Avoid costly kitchen reno mistakes. Expert guide covers common errors, hidden costs, budget tips, and timelines for Sydney homeowners.

Kitchen transformation from worn-out to sleek modern design with grey cabinetry

Most kitchen renovation mistakes aren’t caused by bad luck. They’re caused by decisions made at the start of a project, often before a single tradie has set foot on site.

This guide covers the seven mistakes we see most often on North Shore kitchens, plus what a realistic budget looks like, how long a proper renovation actually takes, and what to check before you sign anything.

Why Kitchen Renovations Go Wrong

The kitchen is the most complex room in the house to renovate. It involves plumbing, electrical, joinery, tiling, appliances, and a ventilation system, all needing to be coordinated and sequenced correctly. When one part slips, everything downstream is affected.

Hidden costs are the most common shock. On a mid-range Sydney kitchen renovation, unexpected items can add $5,000 to $15,000 to a project that looked straightforward on paper. Pre-1990 homes in particular carry real risks: asbestos in wall sheeting or flooring ($3,000 to $8,000 to remediate safely), outdated wiring that doesn’t meet current standards ($1,500 to $3,000 to upgrade), and water damage behind old cabinetry that nobody knew was there ($2,000 to $5,000 to rectify properly).

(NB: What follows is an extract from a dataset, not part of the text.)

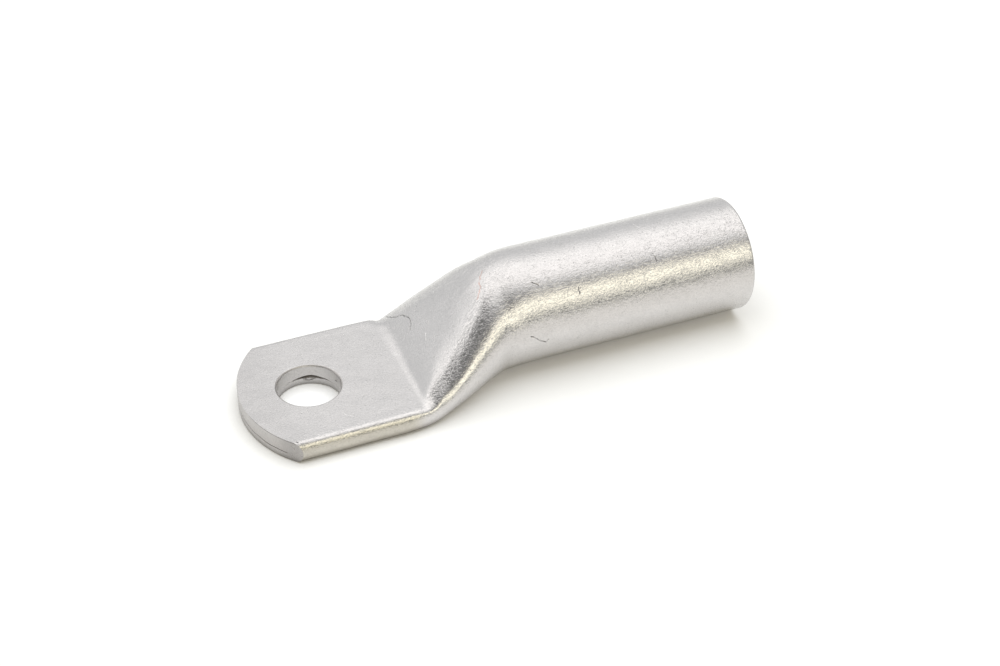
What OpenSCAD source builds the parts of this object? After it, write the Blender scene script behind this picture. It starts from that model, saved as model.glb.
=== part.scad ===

None of this means you should avoid renovating. It means you should go in with clear eyes, a realistic budget, and a builder who will tell you about these risks before they find them, not after.

Top 7 Kitchen Renovation Mistakes (and What to Do Instead)

Mistake 1: Choosing Price Over Process

The cheapest quote is almost never the best one. That doesn’t mean you should pay more than necessary, but there’s a consistent pattern we see: a low quote gets accepted, the job starts, and then the variations begin.

A builder quoting low often has gaps in their scope. Items not listed in the quote won’t be included in the price. Common omissions include demolition and site protection, PC (Prime Cost) items like tapware and handles, appliance installation, splashbacks, site clean-up, and compliance certificates. When these are added back in, a quote that looked $15,000 cheaper can end up costing $8,000 to $20,000 more than a detailed proposal that included them upfront.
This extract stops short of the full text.